§ Goal of the exercise
Copy down all of the data underneath, exactly as shown.

§ Information provided

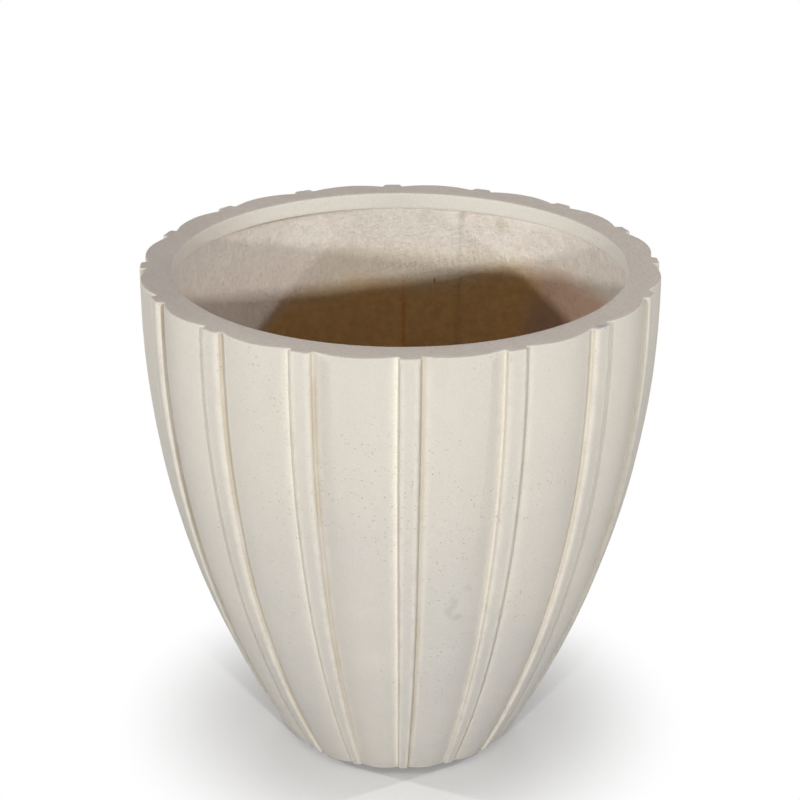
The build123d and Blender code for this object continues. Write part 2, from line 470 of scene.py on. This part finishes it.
def floor_mesh(shape):
    """Trowelled floor with a fall to the sleeve, and a plain underside."""
    angles = np.linspace(0, 2 * math.pi, FLOOR_AROUND, endpoint=False)
    polar = np.stack([np.cos(angles), np.sin(angles)], 1)
    inset = shape.face_thickness + 2 * shape.bond_gap + shape.lining_thickness
    low, high = SLAB_LOW[2], SLAB_HIGH[2]
    drain_high = BUSH_HIGH[2]
    flange = BUSH_HIGH[0] + shape.bond_gap
    pocket = drain_high - SLEEVE_FLANGE - shape.bond_gap
    hole = SLEEVE_RADIUS + shape.bond_gap
    rings = []
    outer = float(side_radius(shape, high, inset))
    for share in np.linspace(0, 1, FLOOR_ACROSS):
        radius = outer + (flange - outer) * share
        points = ring(polar * radius, high + (drain_high - high) * share)
        weight = min(1.0, 12 * share, 12 * (1 - share))
        swirl = points * (1, 1, 0) + (0, 0, radius * 0.4)
        strokes = TROWEL_SWIRL * waves(swirl, 0.03, 21) + TROWEL_GRAIN * waves(points, 0.009, 22)
        points[:, 2] -= weight * np.abs(strokes)
        rings.append(points)
    rings += [ring(polar * flange, pocket), ring(polar * hole, pocket), ring(polar * hole, low)]
    edge = float(side_radius(shape, low, inset))
    for share in np.linspace(0, 1, UNDERSIDE_STEPS)[1:]:
        rings.append(ring(polar * (hole + (edge - hole) * share), low))
    return rings[::-1]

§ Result
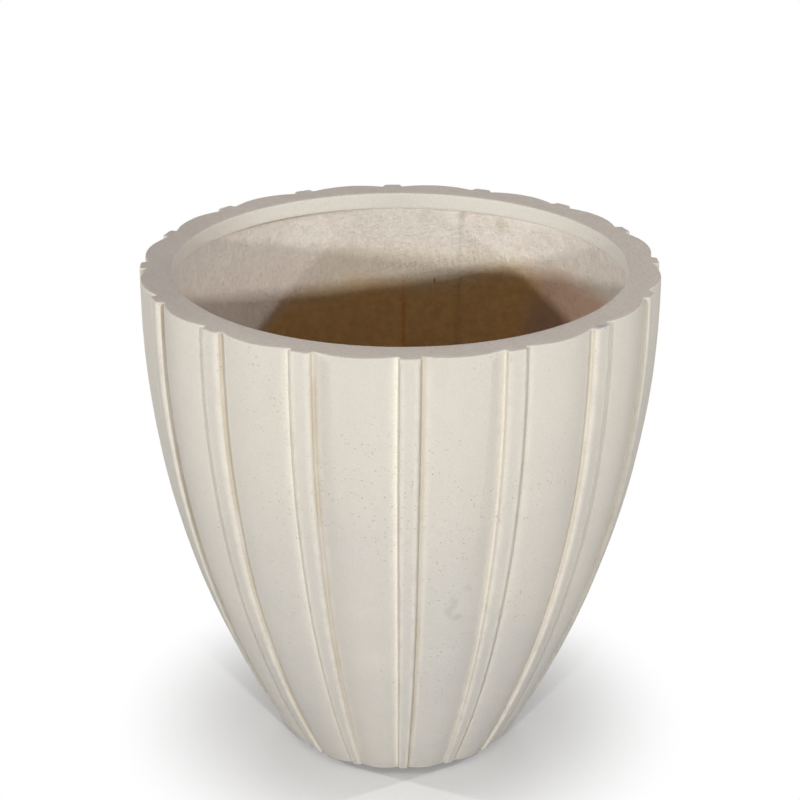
The build123d and Blender code for this object continues. Write part 2, from line 470 of scene.py on. This part finishes it.
def floor_mesh(shape):
    """Trowelled floor with a fall to the sleeve, and a plain underside."""
    angles = np.linspace(0, 2 * math.pi, FLOOR_AROUND, endpoint=False)
    polar = np.stack([np.cos(angles), np.sin(angles)], 1)
    inset = shape.face_thickness + 2 * shape.bond_gap + shape.lining_thickness
    low, high = SLAB_LOW[2], SLAB_HIGH[2]
    drain_high = BUSH_HIGH[2]
    flange = BUSH_HIGH[0] + shape.bond_gap
    pocket = drain_high - SLEEVE_FLANGE - shape.bond_gap
    hole = SLEEVE_RADIUS + shape.bond_gap
    rings = []
    outer = float(side_radius(shape, high, inset))
    for share in np.linspace(0, 1, FLOOR_ACROSS):
        radius = outer + (flange - outer) * share
        points = ring(polar * radius, high + (drain_high - high) * share)
        weight = min(1.0, 12 * share, 12 * (1 - share))
        swirl = points * (1, 1, 0) + (0, 0, radius * 0.4)
        strokes = TROWEL_SWIRL * waves(swirl, 0.03, 21) + TROWEL_GRAIN * waves(points, 0.009, 22)
        points[:, 2] -= weight * np.abs(strokes)
        rings.append(points)
    rings += [ring(polar * flange, pocket), ring(polar * hole, pocket), ring(polar * hole, low)]
    edge = float(side_radius(shape, low, inset))
    for share in np.linspace(0, 1, UNDERSIDE_STEPS)[1:]:
        rings.append(ring(polar * (hole + (edge - hole) * share), low))
    return rings[::-1]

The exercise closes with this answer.